* _Supplied data_
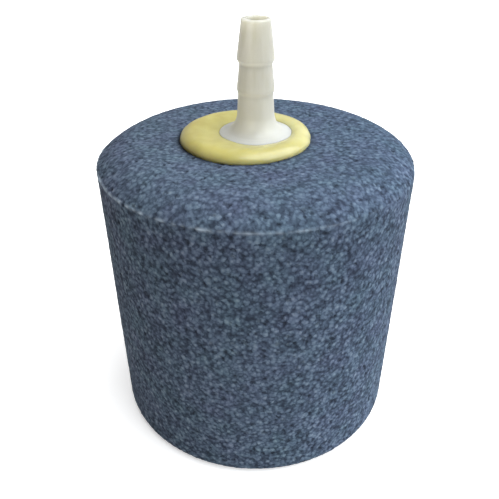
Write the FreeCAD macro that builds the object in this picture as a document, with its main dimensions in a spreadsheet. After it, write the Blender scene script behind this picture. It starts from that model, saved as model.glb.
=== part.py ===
import FreeCAD, Part
import os

import Sketcher

# Air stone for a pond or aquarium: a short cylinder of bonded mineral grain with a barbed plastic hose nipple
# glued into a blind air chamber in its top, and a bead of adhesive round the nipple's foot.
# Millimetres, +Z up. The origin is the centre of the flat underside, and the nipple's axis is the Z axis.

SIZES = {
    # stone body
    "stone_diameter": 50.0,
    "stone_height": 50.0,
    "base_diameter": 49.4,
    "base_edge_radius": 2.0,
    "flat_top_diameter": 36.4,
    "shoulder_drop": 2.8,
    "chamber_diameter": 8.0,
    "chamber_depth": 36.0,
    # nipple below the stone's top
    "stem_diameter": 6.0,
    "stem_length": 12.0,
    "stem_lead_in": 0.5,
    "rib_diameter": 7.2,
    "rib_length": 1.2,
    "rib_land": 0.4,
    "rib_pitch": 3.0,
    "first_rib_height": 2.8,
    "rib_count": 3,
    # nipple above the stone's top, heights from that top
    "foot_diameter": 11.5,
    "foot_thickness": 1.1,
    "flare_radius": 2.6,
    "neck_base_diameter": 5.8,
    "neck_top_diameter": 5.4,
    "neck_top_height": 7.2,
    "lower_barb_diameter": 5.7,
    "lower_barb_height": 7.7,
    "lower_barb_land": 0.5,
    "waist_diameter": 4.95,
    "waist_height": 11.7,
    "upper_barb_diameter": 5.6,
    "upper_barb_height": 12.2,
    "upper_barb_land": 0.3,
    "tip_diameter": 4.3,
    "tip_height": 18.0,
    "tip_edge_radius": 0.25,
    "air_bore_diameter": 3.0,
    # adhesive
    "collar_diameter": 20.8,
    "collar_base_diameter": 20.2,
    "collar_crown_diameter": 17.8,
    "collar_thickness": 1.5,
    "collar_widest_height": 0.3,
    "collar_offset": 1.6,
    "collar_lip_chamfer": 0.3,
    "adhesive_stop_height": 1.8,
}

ROUND = "reached by an arc tangent to the edge before it"


class Size:
    """A length: its number, and the spreadsheet expression that gives the same number."""

    def __init__(self, value, text):
        self.value = value
        self.text = text

    def combine(self, sign, other, value):
        other_text = other.text if isinstance(other, Size) else str(other)
        return Size(value, f"({self.text} {sign} {other_text})")

    def __add__(self, other):
        return self.combine("+", other, self.value + number(other))

    def __sub__(self, other):
        return self.combine("-", other, self.value - number(other))

    def __truediv__(self, other):
        return self.combine("/", other, self.value / number(other))


def number(value):
    return value.value if isinstance(value, Size) else value


def make_sheet(doc):
    """Put the driving dimensions in a spreadsheet, and return each one as a Size under its alias."""
    sheet = doc.addObject("Spreadsheet::Sheet", "Sizes")
    sizes = {}
    for row, (alias, value) in enumerate(SIZES.items(), start=1):
        sheet.set(f"A{row}", alias)
        sheet.set(f"B{row}", str(value))
        sheet.setAlias(f"B{row}", alias)
        sizes[alias] = Size(value, f"Sizes.{alias}")
    doc.recompute()
    return sizes


def make_body(doc, label, x=None, z=None):
    """Add a body whose origin stands at x and z in the part's frame."""
    body = doc.addObject("PartDesign::Body", label)
    body.Label = label
    place = FreeCAD.Vector(number(x) if x else 0, 0, number(z) if z else 0)
    body.Placement = FreeCAD.Placement(place, FreeCAD.Rotation())
    for axis, size in (("x", x), ("z", z)):
        if size:
            body.setExpression(f"Placement.Base.{axis}", size.text)
    return body


def origin_feature(body, role):
    return next(feature for feature in body.Origin.OriginFeatures if feature.Role == role)


def new_sketch(body, name, plane):
    sketch = body.newObject("Sketcher::SketchObject", name)
    sketch.AttachmentSupport = [(origin_feature(body, plane), "")]
    sketch.MapMode = "FlatFace"
    return sketch


def constrain(sketch, kind, *references, size=None):
    """Add a constraint, and bind its datum to the size's expression when there is one."""
    values = references if size is None else (*references, size.value)
    index = sketch.addConstraint(Sketcher.Constraint(kind, *values))
    if size is not None:
        sketch.setExpression(f"Constraints[{index}]", size.text)


def locate(sketch, edge, end, x, y):
    """Fix one end of an edge at x and y from the sketch's origin; a coordinate of 0 puts it on the axis."""
    for kind, axis, size in (("DistanceX", -2, x), ("DistanceY", -1, y)):
        if isinstance(size, Size):
            constrain(sketch, kind, -1, 1, edge, end, size=size)
        else:
            constrain(sketch, "PointOnObject", edge, end, axis)


def tangent_arc(before, start, end):
    """Return the arc from start to end that leaves start along the line before-start, and whether it runs
    anticlockwise."""
    along = (start - before).normalize()
    normal = FreeCAD.Vector(-along.y, along.x, 0)
    chord = end - start
    radius = chord.dot(chord) / (2 * chord.dot(normal))
    centre = start + normal * radius
    towards_middle = (start + end) / 2 - centre
    middle = centre + towards_middle.normalize() * abs(radius)
    return Part.Arc(start, middle, end), radius > 0


def draw_outline(body, name, corners):
    """Draw a closed outline on the body's XZ plane, each corner as (radius, height) and perhaps ROUND."""
    sketch = new_sketch(body, name, "XZ_Plane")
    points = [FreeCAD.Vector(number(corner[0]), number(corner[1]), 0) for corner in corners]
    ends = []
    for i, corner in enumerate(corners):
        anticlockwise = True
        edge = Part.LineSegment(points[i - 1], points[i])
        if ROUND in corner:
            edge, anticlockwise = tangent_arc(points[i - 2], points[i - 1], points[i])
        sketch.addGeometry(edge, False)
        ends.append((1, 2) if anticlockwise else (2, 1))
    for i, corner in enumerate(corners):
        joint = "Tangent" if ROUND in corner else "Coincident"
        before = (i - 1) % len(corners)
        constrain(sketch, joint, before, ends[before][1], i, ends[i][0])
        locate(sketch, i, ends[i][1], corner[0], corner[1])
    return sketch


def turn(body, kind, name, corners):
    """Turn an outline round the body's Z axis, as material (Revolution) or as a cut (Groove)."""
    sketch = draw_outline(body, f"{name}_outline", corners)
    feature = body.newObject(f"PartDesign::{kind}", name)
    feature.Profile = sketch
    feature.ReferenceAxis = (sketch, ["V_Axis"])
    feature.Angle = 360
    return feature


def bore(body, name, diameter, x=0):
    """Cut a round hole right through the body, parallel to Z."""
    body.Document.recompute()
    before = body.Tip.Shape.Volume
    sketch = new_sketch(body, f"{name}_circle", "XY_Plane")
    centre = FreeCAD.Vector(number(x), 0, 0)
    sketch.addGeometry(Part.Circle(centre, FreeCAD.Vector(0, 0, 1), diameter.value / 2), False)
    locate(sketch, 0, 3, x, 0)
    constrain(sketch, "Diameter", 0, size=diameter)
    pocket = body.newObject("PartDesign::Pocket", name)
    pocket.Profile = sketch
    pocket.Type = "ThroughAll"
    pocket.Midplane = True
    body.Document.recompute()
    if pocket.Shape.Volume >= before:
        raise ValueError(f"{name} cuts nothing")
    return pocket


def repeat_upwards(body, feature, count, pitch):
    pattern = body.newObject("PartDesign::LinearPattern", f"{feature.Name}_pattern")
    pattern.Originals = [feature]
    pattern.Direction = (origin_feature(body, "Z_Axis"), [""])
    pattern.Mode = "Spacing"
    pattern.setExpression("Offset", pitch.text)
    pattern.setExpression("Occurrences", count.text)
    body.Tip = pattern
    return pattern


def soften(body, kind, name, radius, height, size):
    """Fillet or chamfer the body's circular edge of this radius at this height."""
    body.Document.recompute()
    base = body.Tip
    names = [
        f"Edge{i}"
        for i, edge in enumerate(base.Shape.Edges, start=1)
        if isinstance(edge.Curve, Part.Circle)
        and abs(edge.Curve.Radius - radius.value) < 1e-4
        and abs(edge.Curve.Center.z - number(height)) < 1e-4
    ]
    feature = body.newObject(f"PartDesign::{kind}", name)
    feature.Base = (base, names)
    feature.setExpression("Radius" if kind == "Fillet" else "Size", size.text)
    return feature


def make_stone_body(doc, size):
    """Bonded grain: a barely tapered side, a rounded shoulder, a flat top and a blind air chamber."""
    body = make_body(doc, "stone_body")
    top = size["stone_height"]
    base_radius = size["base_diameter"] / 2
    chamber_radius = size["chamber_diameter"] / 2
    chamber_floor = top - size["chamber_depth"]
    turn(body, "Revolution", "block", [
        (0, top),
        (size["flat_top_diameter"] / 2, top),
        (size["stone_diameter"] / 2, top - size["shoulder_drop"], ROUND),
        (base_radius, 0),
        (0, 0),
    ])
    soften(body, "Fillet", "base_edge", base_radius, 0, size["base_edge_radius"])
    turn(body, "Groove", "air_chamber", [
        (0, top),
        (chamber_radius, top),
        (chamber_radius, chamber_floor + chamber_radius),
        (0, chamber_floor, ROUND),
    ])
    return body


def rib_outline(size):
    """One sealing rib of the stem: a square upper shoulder under a short land, and a sloping lower face."""
    rib_foot = size["first_rib_height"]
    rib_top = rib_foot + size["rib_length"]
    rib_radius = size["rib_diameter"] / 2
    return [
        (0, rib_foot),
        (size["stem_diameter"] / 2, rib_foot),
        (rib_radius, rib_top - size["rib_land"]),
        (rib_radius, rib_top),
        (0, rib_top),
    ]


def make_hose_nipple(doc, size):
    """Moulded nipple: ribbed stem, flared foot that seats on the stone, neck, two barbs and an open tip."""
    body = make_body(doc, "hose_nipple", z=size["stone_height"] - size["stem_length"])
    seat = size["stem_length"]
    stem_radius = size["stem_diameter"] / 2
    foot_radius = size["foot_diameter"] / 2
    foot_top = seat + size["foot_thickness"]
    neck_radius = size["neck_base_diameter"] / 2
    lower_radius = size["lower_barb_diameter"] / 2
    lower_barb = seat + size["lower_barb_height"]
    upper_radius = size["upper_barb_diameter"] / 2
    upper_barb = seat + size["upper_barb_height"]
    tip = seat + size["tip_height"]
    turn(body, "Revolution", "shank", [
        (0, 0),
        (stem_radius, 0),
        (stem_radius, seat),
        (foot_radius, seat),
        (foot_radius, foot_top),
        (neck_radius + size["flare_radius"], foot_top),
        (neck_radius, foot_top + size["flare_radius"], ROUND),
        (size["neck_top_diameter"] / 2, seat + size["neck_top_height"]),
        (lower_radius, lower_barb),
        (lower_radius, lower_barb + size["lower_barb_land"]),
        (size["waist_diameter"] / 2, seat + size["waist_height"]),
        (upper_radius, upper_barb),
        (upper_radius, upper_barb + size["upper_barb_land"]),
        (size["tip_diameter"] / 2, tip),
        (0, tip),
    ])
    soften(body, "Fillet", "tip_edge", size["tip_diameter"] / 2, tip, size["tip_edge_radius"])
    soften(body, "Chamfer", "lead_in", stem_radius, 0, size["stem_lead_in"])
    rib = turn(body, "Revolution", "sealing_rib", rib_outline(size))
    repeat_upwards(body, rib, size["rib_count"], size["rib_pitch"])
    bore(body, "air_bore", size["air_bore_diameter"])
    return body


def make_sealing_collar(doc, size):
    """Cured adhesive bead round the nipple's foot, laid a little off centre, with its outer edge tucked under."""
    offset = size["collar_offset"]
    body = make_body(doc, "sealing_collar", x=Size(0, "0") - offset, z=size["stone_height"])
    crown = size["collar_thickness"]
    turn(body, "Revolution", "bead", [
        (0, crown),
        (size["collar_crown_diameter"] / 2, crown),
        (size["collar_diameter"] / 2, size["collar_widest_height"], ROUND),
        (size["collar_base_diameter"] / 2, 0),
        (0, 0),
    ])
    foot_diameter = size["foot_diameter"]
    bore(body, "foot_seat", foot_diameter, x=offset)
    soften(body, "Chamfer", "inner_lip", foot_diameter / 2, crown, size["collar_lip_chamfer"])
    return body


def make_stem_adhesive(doc, size):
    """Cured adhesive sleeve between the ribbed stem and the air chamber's wall, clear of the stem's open end."""
    body = make_body(doc, "stem_adhesive", z=size["stone_height"] - size["stem_length"])
    seat = size["stem_length"]
    chamber_radius = size["chamber_diameter"] / 2
    turn(body, "Revolution", "filling", [
        (0, size["adhesive_stop_height"]),
        (chamber_radius, size["adhesive_stop_height"]),
        (chamber_radius, seat),
        (0, seat),
    ])
    rib = turn(body, "Groove", "rib_imprint", rib_outline(size))
    repeat_upwards(body, rib, size["rib_count"], size["rib_pitch"])
    bore(body, "stem_imprint", size["stem_diameter"])
    return body


def check_document(doc):
    """Stop if anything in the document failed to compute."""
    for item in doc.Objects:
        if "Invalid" in item.State or "Error" in item.State:
            raise ValueError(f"{item.Label} did not compute: {item.State}")
        if item.isDerivedFrom("Sketcher::SketchObject") and not item.FullyConstrained:
            raise ValueError(f"{item.Label} is not fully constrained")


def export_parts(bodies):
    for body in bodies:
        if body.Shape.isNull() or not body.Shape.isValid():
            raise ValueError(f"{body.Label} has no valid shape")
    os.makedirs("parts", exist_ok=True)
    for body in bodies:
        body.Shape.exportStep(f"parts/{body.Label}.step")
        box = body.Shape.optimalBoundingBox(False)
        print(f"{body.Label}: {len(body.Shape.Solids)} solid, {body.Shape.Volume:.1f} mm3, "
              f"x {box.XMin:.2f} to {box.XMax:.2f}, z {box.ZMin:.2f} to {box.ZMax:.2f}")


def main():
    doc = FreeCAD.newDocument("air_stone")
    size = make_sheet(doc)
    bodies = [
        make_stone_body(doc, size),
        make_hose_nipple(doc, size),
        make_sealing_collar(doc, size),
        make_stem_adhesive(doc, size),
    ]
    doc.recompute()
    check_document(doc)
    export_parts(bodies)


main()
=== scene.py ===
import bpy
import math
import numpy as np
from mathutils import Euler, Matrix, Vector


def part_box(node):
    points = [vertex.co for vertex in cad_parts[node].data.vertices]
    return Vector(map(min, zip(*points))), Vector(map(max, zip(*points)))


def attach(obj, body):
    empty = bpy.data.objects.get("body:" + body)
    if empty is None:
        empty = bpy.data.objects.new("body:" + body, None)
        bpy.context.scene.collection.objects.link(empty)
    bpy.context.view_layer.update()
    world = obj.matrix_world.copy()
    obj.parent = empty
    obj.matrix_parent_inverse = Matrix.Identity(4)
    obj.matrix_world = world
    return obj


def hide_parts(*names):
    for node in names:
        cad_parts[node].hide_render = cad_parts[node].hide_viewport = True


# Air stone: a block of bonded grain, a moulded nipple glued into its top and the bead of adhesive round it.
# Lengths are in millimetres, and MM turns them into metres. Only the lights and the floor are in metres.

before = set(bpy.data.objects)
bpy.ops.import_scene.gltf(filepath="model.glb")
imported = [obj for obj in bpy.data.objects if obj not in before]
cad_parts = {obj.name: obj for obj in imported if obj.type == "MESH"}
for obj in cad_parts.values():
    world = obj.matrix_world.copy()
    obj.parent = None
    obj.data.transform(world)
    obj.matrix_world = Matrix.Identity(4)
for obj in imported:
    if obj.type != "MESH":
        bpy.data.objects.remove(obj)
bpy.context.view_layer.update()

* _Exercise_
Give again the lines from the line holding "before = set(bpy.data.objects)" through the close of the listing, both included, exactly as written and with nothing else.

* _Result of this task_
before = set(bpy.data.objects)
bpy.ops.import_scene.gltf(filepath="model.glb")
imported = [obj for obj in bpy.data.objects if obj not in before]
cad_parts = {obj.name: obj for obj in imported if obj.type == "MESH"}
for obj in cad_parts.values():
    world = obj.matrix_world.copy()
    obj.parent = None
    obj.data.transform(world)
    obj.matrix_world = Matrix.Identity(4)
for obj in imported:
    if obj.type != "MESH":
        bpy.data.objects.remove(obj)
bpy.context.view_layer.update()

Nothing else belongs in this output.